If you, like me, are a Drake-equation groupie, then you already know much of this, and I apologize for lecturing you on a subject you undoubtedly already know about.
¹Half of the interesting facts in my memory can’t be sourced more accurately than that; I’m sorry.
ISTR that the “long stretch of time” was a lot less than half the estimated life of the universe — that the first generation(s) of stars lived fast, died young, and left useful corpses, such that there would have been many suns like ours by the time ours started coalescing. I haven’t been following enough details of research to know whether this estimate has changed substantially in recent decades. I looked at the number of assumptions in the Drake equation and concluded that it wasn’t useful; possibly another decade’s results from the Webb telescope will give substance to a few of that handful of coefficients.

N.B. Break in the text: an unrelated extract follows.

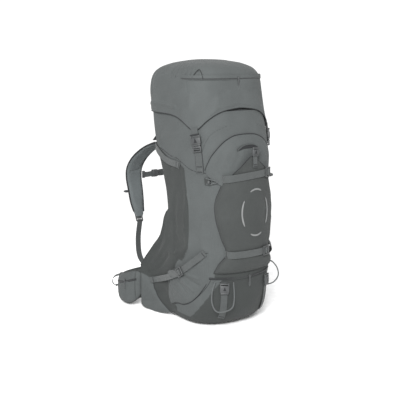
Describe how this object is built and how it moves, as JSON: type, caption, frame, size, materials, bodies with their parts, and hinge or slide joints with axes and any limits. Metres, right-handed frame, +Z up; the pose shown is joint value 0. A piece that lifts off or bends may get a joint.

I vaguely remember “The Tragedy of the Moon” (and its sequel — “The Triumph of the Moon”?) having more to do with the development of science than the development of plate tectonics; given how long ago that essay was (and that Asimov himself had ridiculed the idea of plates earlier in his career), I doubt that it has any more relevance than Niven’s early (passed-on?) theory that Earth would have been another Venus without a moon big enough to stir up the atmosphere.
As I recall (from far too many years ago shut up about it), one of the propositions in ‘The Tragedy of the Moon’ was that without the extensive tides due to the size of Luna, life would not have colonised the land from the ocean (i.e., some stuff getting washed up onto the beach and surviving).
Solar tides are about a third as strong as lunar.